- Your goal: Could you write out the opening lines of the data, word for word, stopping after the line that contains "laid one by"?

[Collected data start]

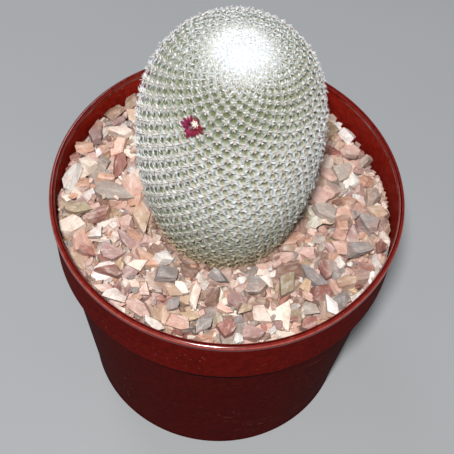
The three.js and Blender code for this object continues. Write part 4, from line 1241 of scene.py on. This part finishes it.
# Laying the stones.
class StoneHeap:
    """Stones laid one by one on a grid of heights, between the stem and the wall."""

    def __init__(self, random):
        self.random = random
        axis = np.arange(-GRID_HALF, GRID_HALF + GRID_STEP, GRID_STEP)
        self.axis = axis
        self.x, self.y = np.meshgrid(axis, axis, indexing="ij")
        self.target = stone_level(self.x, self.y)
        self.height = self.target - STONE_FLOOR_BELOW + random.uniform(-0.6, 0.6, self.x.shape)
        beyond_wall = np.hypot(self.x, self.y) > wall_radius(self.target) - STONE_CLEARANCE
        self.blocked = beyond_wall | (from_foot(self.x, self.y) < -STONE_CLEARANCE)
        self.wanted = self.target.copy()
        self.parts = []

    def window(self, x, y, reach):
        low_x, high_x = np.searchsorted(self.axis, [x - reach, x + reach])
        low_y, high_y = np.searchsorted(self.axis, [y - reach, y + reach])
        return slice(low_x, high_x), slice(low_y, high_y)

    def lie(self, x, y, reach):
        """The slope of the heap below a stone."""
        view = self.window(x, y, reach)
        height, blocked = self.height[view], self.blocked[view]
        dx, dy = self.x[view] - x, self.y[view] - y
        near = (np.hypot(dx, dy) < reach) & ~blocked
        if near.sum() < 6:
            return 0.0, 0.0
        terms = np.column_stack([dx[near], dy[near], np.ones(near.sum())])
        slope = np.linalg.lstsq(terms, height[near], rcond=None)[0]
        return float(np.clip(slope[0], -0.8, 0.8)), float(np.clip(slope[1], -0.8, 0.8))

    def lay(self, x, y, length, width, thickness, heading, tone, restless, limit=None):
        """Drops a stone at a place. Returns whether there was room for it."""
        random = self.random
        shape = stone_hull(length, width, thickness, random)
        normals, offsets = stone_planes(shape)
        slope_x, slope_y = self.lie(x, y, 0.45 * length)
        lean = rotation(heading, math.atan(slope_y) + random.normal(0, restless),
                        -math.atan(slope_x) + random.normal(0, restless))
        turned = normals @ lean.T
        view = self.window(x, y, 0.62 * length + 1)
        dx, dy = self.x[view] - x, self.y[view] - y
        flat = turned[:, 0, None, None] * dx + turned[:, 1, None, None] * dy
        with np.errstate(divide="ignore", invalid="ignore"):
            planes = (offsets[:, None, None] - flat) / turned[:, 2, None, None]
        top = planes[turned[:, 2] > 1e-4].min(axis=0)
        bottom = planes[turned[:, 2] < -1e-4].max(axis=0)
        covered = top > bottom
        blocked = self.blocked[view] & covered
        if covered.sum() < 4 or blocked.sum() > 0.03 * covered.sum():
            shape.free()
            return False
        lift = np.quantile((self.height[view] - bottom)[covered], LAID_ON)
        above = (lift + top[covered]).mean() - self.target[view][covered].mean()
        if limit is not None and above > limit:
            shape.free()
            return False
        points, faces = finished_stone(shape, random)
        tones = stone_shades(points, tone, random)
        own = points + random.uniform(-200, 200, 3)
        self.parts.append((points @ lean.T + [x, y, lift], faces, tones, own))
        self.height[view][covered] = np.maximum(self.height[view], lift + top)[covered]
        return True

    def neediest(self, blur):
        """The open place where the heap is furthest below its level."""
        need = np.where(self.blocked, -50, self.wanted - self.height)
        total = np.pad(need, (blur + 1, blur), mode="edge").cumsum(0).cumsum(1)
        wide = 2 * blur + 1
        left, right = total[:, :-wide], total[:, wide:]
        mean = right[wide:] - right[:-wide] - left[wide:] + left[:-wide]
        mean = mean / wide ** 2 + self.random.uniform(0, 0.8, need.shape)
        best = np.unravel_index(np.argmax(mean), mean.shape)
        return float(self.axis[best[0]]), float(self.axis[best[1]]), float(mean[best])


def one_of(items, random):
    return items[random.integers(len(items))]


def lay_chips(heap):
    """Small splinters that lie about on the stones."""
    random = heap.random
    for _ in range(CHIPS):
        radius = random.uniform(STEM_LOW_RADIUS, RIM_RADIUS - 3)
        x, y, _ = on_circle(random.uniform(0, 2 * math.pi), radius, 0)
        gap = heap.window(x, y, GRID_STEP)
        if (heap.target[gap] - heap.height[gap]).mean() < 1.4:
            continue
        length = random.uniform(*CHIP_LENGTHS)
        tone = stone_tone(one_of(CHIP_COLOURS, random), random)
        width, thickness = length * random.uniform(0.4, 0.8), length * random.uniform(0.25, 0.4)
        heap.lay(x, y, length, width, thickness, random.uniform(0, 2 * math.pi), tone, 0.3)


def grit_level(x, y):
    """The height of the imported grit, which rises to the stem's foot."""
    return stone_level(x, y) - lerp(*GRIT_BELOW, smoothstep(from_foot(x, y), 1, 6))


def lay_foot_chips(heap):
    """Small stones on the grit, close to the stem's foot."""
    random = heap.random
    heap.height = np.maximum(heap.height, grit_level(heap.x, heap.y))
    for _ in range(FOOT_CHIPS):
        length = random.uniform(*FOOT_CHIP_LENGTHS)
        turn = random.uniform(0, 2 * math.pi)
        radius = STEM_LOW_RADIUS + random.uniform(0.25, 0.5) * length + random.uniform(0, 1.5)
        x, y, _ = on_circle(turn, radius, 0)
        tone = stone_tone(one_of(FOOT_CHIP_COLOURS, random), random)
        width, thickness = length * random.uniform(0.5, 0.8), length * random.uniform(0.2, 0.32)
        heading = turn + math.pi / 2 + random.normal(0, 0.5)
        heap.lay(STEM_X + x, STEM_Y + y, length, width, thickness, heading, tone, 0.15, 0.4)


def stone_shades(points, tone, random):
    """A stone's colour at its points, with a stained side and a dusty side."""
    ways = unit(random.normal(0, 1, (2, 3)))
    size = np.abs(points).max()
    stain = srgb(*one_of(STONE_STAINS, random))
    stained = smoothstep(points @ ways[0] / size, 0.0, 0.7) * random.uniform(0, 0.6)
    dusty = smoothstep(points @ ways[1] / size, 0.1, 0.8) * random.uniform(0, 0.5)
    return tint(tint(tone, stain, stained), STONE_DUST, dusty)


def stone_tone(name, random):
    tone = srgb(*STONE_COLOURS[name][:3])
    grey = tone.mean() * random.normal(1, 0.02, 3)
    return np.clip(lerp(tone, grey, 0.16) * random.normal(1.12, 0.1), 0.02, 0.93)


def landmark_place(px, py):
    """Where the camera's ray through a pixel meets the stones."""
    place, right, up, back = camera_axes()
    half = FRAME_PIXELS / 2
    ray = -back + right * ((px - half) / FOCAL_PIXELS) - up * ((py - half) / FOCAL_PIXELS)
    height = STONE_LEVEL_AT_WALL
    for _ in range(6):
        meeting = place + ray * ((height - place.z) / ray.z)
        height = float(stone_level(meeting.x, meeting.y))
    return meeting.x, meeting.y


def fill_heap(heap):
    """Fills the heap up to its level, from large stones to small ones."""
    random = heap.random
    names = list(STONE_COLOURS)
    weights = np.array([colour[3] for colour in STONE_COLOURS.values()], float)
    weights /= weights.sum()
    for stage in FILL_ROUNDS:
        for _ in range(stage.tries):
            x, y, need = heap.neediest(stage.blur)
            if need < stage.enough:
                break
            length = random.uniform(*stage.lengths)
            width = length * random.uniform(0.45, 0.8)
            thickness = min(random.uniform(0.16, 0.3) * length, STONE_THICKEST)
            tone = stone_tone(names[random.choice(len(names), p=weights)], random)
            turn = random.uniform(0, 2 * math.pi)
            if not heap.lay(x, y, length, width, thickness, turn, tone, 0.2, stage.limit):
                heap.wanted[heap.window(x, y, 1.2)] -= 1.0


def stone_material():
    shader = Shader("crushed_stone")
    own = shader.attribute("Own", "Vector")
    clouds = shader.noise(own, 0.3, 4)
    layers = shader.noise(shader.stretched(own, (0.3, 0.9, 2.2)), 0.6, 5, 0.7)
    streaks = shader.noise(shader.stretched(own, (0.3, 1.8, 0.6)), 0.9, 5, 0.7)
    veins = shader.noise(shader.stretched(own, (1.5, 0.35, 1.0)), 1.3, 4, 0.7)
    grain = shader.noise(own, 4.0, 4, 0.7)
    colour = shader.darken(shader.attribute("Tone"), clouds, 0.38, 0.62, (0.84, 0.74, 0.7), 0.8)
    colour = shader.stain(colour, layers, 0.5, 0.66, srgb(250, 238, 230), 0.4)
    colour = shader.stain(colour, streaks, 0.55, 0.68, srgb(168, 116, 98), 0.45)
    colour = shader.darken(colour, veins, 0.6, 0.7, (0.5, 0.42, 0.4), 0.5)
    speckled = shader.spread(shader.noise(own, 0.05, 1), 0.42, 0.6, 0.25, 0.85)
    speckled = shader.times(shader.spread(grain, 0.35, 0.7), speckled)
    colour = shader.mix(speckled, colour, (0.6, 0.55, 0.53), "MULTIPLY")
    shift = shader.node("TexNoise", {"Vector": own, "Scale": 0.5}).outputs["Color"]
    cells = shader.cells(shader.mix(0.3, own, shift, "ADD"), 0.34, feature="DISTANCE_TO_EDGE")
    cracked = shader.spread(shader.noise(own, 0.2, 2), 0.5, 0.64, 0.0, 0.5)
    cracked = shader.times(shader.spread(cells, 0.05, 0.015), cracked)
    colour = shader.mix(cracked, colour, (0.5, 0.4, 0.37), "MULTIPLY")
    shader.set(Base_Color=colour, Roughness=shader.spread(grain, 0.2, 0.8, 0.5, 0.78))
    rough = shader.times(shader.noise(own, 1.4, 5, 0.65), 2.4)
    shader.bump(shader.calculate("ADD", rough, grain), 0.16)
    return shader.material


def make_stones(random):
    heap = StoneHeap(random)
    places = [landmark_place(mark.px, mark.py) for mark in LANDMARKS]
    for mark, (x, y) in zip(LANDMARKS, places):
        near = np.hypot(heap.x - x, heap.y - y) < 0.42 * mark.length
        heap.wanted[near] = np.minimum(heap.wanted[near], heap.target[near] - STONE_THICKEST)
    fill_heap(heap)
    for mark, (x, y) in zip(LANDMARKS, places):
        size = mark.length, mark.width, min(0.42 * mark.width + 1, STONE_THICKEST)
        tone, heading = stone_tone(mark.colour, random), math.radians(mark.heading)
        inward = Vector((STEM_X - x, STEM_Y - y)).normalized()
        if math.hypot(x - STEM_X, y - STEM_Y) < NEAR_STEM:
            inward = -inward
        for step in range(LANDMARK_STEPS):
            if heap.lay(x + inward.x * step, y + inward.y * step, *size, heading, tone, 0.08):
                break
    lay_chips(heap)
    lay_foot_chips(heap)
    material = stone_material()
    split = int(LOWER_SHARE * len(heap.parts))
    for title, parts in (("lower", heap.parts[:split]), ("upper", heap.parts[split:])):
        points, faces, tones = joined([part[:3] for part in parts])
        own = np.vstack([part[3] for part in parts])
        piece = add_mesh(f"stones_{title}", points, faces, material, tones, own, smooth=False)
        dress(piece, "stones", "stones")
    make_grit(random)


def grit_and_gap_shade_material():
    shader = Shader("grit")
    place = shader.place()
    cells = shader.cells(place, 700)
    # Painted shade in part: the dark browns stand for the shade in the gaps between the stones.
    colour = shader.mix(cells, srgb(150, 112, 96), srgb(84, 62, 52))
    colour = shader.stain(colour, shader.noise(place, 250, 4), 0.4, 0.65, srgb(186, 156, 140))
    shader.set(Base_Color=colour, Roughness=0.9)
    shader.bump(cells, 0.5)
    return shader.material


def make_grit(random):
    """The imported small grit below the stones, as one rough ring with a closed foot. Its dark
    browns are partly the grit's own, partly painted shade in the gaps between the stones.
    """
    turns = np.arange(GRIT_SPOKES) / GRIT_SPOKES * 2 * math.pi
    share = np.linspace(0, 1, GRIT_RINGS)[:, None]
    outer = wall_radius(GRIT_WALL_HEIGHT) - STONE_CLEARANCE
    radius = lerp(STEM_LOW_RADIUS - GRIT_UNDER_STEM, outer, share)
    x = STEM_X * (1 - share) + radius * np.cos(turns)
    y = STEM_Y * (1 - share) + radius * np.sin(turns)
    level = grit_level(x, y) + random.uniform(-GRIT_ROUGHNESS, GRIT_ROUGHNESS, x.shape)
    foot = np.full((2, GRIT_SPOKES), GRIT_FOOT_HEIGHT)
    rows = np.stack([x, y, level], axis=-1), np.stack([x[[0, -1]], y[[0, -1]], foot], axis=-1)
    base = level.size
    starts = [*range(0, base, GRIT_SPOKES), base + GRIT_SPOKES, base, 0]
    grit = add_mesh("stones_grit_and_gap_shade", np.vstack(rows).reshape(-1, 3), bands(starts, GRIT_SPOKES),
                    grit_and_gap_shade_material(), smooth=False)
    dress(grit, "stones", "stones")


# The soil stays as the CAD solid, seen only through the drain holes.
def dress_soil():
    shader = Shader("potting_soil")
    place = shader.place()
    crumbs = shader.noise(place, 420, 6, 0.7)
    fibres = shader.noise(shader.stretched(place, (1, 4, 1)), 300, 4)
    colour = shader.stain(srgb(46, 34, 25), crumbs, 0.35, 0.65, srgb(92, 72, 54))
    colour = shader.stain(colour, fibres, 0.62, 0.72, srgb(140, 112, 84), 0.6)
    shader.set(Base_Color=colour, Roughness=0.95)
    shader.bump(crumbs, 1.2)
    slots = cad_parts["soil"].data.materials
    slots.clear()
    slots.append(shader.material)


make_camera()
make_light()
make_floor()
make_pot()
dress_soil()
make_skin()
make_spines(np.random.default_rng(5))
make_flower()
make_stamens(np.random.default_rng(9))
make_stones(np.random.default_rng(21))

[Collected data end]

- Answer in full:
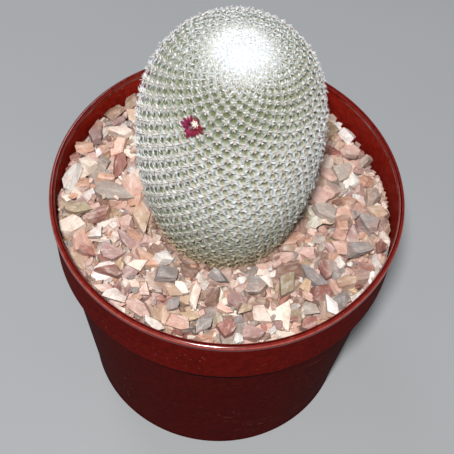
The three.js and Blender code for this object continues. Write part 4, from line 1241 of scene.py on. This part finishes it.
# Laying the stones.
class StoneHeap:
    """Stones laid one by one on a grid of heights, between the stem and the wall."""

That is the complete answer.